Quote the entries below from the line with "Continue the Blender" through the line with "about its centreline.", both ends included, and only those lines.

____

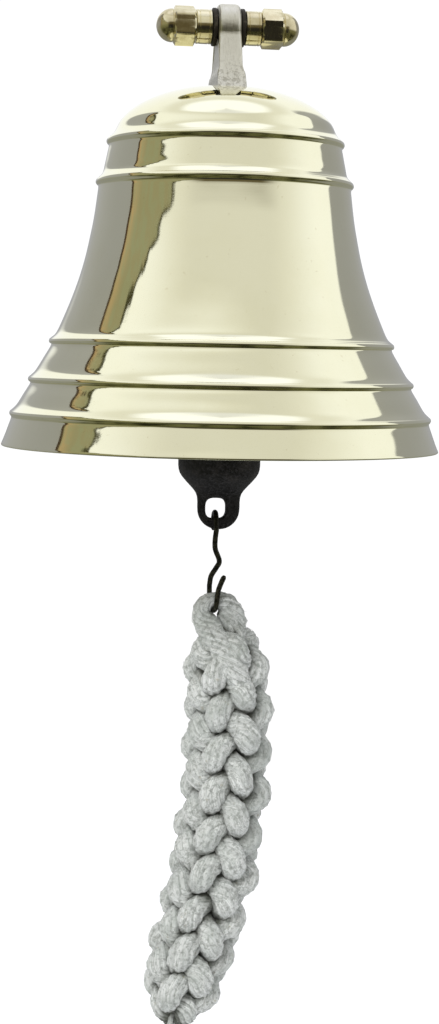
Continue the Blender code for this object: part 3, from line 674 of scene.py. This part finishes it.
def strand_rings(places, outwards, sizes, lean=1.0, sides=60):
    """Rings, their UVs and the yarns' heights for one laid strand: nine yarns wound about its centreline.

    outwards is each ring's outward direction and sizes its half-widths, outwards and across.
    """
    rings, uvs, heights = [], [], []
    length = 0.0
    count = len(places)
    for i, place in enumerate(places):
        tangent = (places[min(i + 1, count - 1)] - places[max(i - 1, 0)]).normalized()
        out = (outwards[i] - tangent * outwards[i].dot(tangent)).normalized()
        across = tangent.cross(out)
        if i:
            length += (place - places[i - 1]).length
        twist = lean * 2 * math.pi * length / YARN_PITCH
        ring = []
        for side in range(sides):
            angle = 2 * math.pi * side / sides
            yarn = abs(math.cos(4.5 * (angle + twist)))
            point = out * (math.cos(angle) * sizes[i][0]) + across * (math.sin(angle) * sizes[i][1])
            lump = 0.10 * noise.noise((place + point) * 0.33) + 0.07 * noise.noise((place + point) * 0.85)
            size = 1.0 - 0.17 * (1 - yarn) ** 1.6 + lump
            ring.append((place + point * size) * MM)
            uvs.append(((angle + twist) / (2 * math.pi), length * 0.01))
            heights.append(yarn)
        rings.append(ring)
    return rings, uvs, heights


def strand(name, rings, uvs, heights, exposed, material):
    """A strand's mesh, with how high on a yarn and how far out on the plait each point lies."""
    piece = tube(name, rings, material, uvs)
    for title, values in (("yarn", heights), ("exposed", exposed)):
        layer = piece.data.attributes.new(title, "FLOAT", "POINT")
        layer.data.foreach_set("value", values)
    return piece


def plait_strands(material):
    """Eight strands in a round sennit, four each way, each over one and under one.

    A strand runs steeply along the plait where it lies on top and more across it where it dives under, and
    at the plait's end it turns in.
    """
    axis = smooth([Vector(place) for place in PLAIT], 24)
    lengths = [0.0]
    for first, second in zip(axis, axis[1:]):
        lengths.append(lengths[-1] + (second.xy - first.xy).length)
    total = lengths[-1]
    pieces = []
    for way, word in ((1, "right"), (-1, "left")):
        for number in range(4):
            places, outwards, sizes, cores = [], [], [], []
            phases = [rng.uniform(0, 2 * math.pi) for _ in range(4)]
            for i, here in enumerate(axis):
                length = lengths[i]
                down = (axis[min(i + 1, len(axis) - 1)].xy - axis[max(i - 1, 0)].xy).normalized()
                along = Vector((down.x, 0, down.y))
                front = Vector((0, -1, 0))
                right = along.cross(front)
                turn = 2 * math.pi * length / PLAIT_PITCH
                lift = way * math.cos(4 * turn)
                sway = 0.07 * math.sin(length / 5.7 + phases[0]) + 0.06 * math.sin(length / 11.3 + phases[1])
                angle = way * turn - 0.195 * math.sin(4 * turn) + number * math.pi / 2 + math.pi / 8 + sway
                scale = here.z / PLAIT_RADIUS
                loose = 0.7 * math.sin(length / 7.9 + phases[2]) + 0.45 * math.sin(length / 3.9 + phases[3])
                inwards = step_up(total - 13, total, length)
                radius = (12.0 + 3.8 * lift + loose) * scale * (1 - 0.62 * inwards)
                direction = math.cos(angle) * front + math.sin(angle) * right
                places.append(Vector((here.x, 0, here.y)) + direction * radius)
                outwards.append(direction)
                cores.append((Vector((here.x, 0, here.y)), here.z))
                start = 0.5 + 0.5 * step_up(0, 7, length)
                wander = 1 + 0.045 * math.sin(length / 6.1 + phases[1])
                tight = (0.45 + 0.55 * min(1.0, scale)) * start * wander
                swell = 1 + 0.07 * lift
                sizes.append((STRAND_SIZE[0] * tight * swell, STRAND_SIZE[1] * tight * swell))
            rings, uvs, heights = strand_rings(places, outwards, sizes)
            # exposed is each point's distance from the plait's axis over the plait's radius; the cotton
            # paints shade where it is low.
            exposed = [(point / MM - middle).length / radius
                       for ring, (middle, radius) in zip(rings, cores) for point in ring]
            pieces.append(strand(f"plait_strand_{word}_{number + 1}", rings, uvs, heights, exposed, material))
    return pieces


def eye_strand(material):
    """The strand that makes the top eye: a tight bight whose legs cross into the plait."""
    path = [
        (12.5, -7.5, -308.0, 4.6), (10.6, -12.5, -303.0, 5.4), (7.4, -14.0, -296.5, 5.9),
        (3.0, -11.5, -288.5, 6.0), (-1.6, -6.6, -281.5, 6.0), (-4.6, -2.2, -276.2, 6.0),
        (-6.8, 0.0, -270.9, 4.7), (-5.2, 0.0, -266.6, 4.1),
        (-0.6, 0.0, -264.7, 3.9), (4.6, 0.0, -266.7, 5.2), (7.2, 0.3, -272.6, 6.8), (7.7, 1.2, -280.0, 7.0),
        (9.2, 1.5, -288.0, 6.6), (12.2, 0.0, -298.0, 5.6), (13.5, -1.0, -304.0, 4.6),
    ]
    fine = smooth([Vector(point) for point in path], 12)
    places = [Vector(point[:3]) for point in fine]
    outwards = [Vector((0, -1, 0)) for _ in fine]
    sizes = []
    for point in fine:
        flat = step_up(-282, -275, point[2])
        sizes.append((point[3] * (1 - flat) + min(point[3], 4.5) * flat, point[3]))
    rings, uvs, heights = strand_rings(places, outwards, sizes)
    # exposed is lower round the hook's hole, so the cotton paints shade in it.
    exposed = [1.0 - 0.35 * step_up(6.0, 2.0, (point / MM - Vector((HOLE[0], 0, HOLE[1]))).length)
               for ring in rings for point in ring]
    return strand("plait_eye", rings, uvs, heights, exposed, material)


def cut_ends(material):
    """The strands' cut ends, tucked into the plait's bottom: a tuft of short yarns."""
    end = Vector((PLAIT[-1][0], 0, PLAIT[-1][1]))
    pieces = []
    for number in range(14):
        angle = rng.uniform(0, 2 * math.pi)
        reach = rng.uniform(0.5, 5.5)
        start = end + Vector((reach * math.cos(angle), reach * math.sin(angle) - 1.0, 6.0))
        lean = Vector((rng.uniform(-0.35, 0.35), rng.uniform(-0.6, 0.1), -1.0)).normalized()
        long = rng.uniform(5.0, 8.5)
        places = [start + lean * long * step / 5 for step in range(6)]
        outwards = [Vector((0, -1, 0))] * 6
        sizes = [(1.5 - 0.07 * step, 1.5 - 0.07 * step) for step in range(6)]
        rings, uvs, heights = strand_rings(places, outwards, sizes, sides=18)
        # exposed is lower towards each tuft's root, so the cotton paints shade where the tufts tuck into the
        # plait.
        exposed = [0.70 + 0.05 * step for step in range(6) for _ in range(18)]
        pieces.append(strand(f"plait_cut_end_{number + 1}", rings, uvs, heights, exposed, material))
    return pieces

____

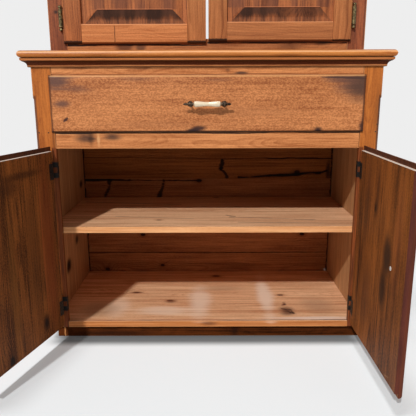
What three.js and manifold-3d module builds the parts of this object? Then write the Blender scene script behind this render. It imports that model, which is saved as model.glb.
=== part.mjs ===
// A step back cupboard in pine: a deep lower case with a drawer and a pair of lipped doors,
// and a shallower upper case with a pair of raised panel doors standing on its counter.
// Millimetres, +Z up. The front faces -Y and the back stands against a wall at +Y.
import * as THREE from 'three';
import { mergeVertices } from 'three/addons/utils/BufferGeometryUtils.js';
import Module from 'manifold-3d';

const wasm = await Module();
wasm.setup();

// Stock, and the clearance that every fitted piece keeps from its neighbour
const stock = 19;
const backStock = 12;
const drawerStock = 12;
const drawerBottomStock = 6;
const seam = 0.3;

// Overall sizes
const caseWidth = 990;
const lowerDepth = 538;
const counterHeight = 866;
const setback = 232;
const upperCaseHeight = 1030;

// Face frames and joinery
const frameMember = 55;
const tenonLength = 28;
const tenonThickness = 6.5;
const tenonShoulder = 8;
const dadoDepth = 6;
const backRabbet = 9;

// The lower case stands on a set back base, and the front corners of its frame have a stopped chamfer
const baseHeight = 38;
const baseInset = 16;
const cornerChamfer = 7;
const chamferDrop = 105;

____

■ Written solution:
Continue the Blender code for this object: part 3, from line 674 of scene.py. This part finishes it.
def strand_rings(places, outwards, sizes, lean=1.0, sides=60):
    """Rings, their UVs and the yarns' heights for one laid strand: nine yarns wound about its centreline.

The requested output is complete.